Las primeras
claridades del amanecer se asoman por la mosquitera de mi tienda de campaña y
espero a que llegue el momento de empezar a estirar los músculos de mi espalda.
Pi-pi pi-pi,
pi-pi pi-pi.
Vuelvo a abrir
los ojos y a tientas salgo de mi cueva.
Mi primera mirada
hacia la hoguera.
A veces alguien se me adelanta para encender el fuego que
caliente el agua que transformaré en mi café de la mañana.
Ésta ha sido una de
ellas, y me alegra.
Pongo algo de
música en mis oídos y busco algo de agua con la que refrescar mi cara, mi nuca
y mis muñecas.

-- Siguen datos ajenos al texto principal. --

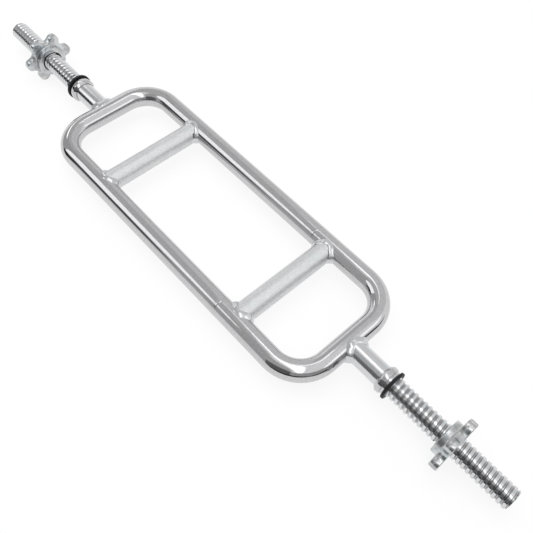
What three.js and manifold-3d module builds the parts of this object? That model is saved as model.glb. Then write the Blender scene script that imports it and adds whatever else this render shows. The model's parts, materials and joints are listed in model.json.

La primera de las formalidades para despertar mis sentidos.
Frente al
amanecer que se filtra por los cañaverales del Nilo Blanco, ejecuto casi mecánicamente
más estiramientos de espalda.
Las cremalleras
del resto de tiendas van sonando periódicamente, el trabajo nos espera a todos.
Pero antes me
acerco a la olla que ya hierve bajo el fuego para recoger con una taza un poco
de agua, echarle un sobre de café y sentarme con ella entre mis manos para
realizar el último ritual que me ayude a despertar.
Me quedo quieto
sentado en una silla de plástico, frente al sol que empieza a asomar y colorear el cielo que cubre la enorme explanada
llena de gente desplazada, tomando a pequeños sorbos mi desayuno.